Carham Parish Council holds records of its meetings from 1921 to the present day, in the form of two minute books. The first of these books, covering the years 1921 to 1984, is now on our website.
The Parish Council Records page explains what the Parish Council was concerned with in each decade and tells something of the history of the parish, as well as giving access to scans of the original pages of the minute book.
The first meeting recorded in the minute book was on 18 March 1921 – one hundred years ago today.
The Carham 1018 Society is holding a virtual conference on the afternoon of Sunday 15 November. Topics will include the recent archaeological and geophysical investigations at Carham, Carham and the Anglo-Scottish border, and Carham and the St Cuthbert connection. This conference was to have taken place earlier this year, but had to be postponed as a result of the Covid-19 pandemic. For the full conference programme and joining instructions, please email Clive Hallam-Baker.
The May 2020 issue of the Carham Parish Council newsletter featured a piece written especially for it by the High Sheriff of Northumberland, Tom Fairfax of Mindrum.

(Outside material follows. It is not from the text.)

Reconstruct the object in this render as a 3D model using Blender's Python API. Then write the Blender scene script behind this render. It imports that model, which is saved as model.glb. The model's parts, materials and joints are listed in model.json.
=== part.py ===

In case you missed it, here is what he had to say:
“High Sheriffs in Nomination are always told that our job-spec is a blank canvas! This is truer than ever this year as much of the job traditionally involves face to face engagement – something which is not currently an option under current rules! As a result, I have spent some time with a hot towel over my head to establish new ways to serve my term in as effective a manner as possible. Against expectations, the current conditions have actually been liberating … having listened in awe to the exploits of many of my predecessors – a number of whom are from this parish – it became clear that everything and anything is possible.
“The role of High Sheriff is not really about uniforms and swords; it is about finding amazing people who are doing incredible things. The exciting thing is that these incredible things are happening all around us. Whilst the current conditions have made direct contact with people challenging, they have provided perfect conditions for people to step forward and be exceptional. We are surrounded by brilliant folk who are quietly doing the jobs that are in front of them, and who are stepping forward to add value.
“This year we commemorate the 75th anniversary of both VE Day and VJ Day, which mark, respectively, the end of the Second World War in the European and Far East theatres. Some will remember those days, but most of us can only imagine what it must have been like. It is, perhaps, ironic that we commemorate the end of one global crisis whilst in the grip of another. The 1939-45 world war had a profound effect on the world and particularly this country. Whilst it carried with it a huge cost in many areas, it was a time when the country pulled together and prevailed. It re-enforced the resilience that this nation has repeatedly shown in times of crisis.
“As we face the current period of uncertainty, a deliberate focus on the positive outcomes around us enables us to overcome the negatives, and whilst there are things we cannot control, there are many that we can. All we have to do is to be live to the opportunities that present themselves and to seize them when they arise. We are surrounded by folk who are seizing these opportunities and doing amazing things – we can but try to live up to their example!”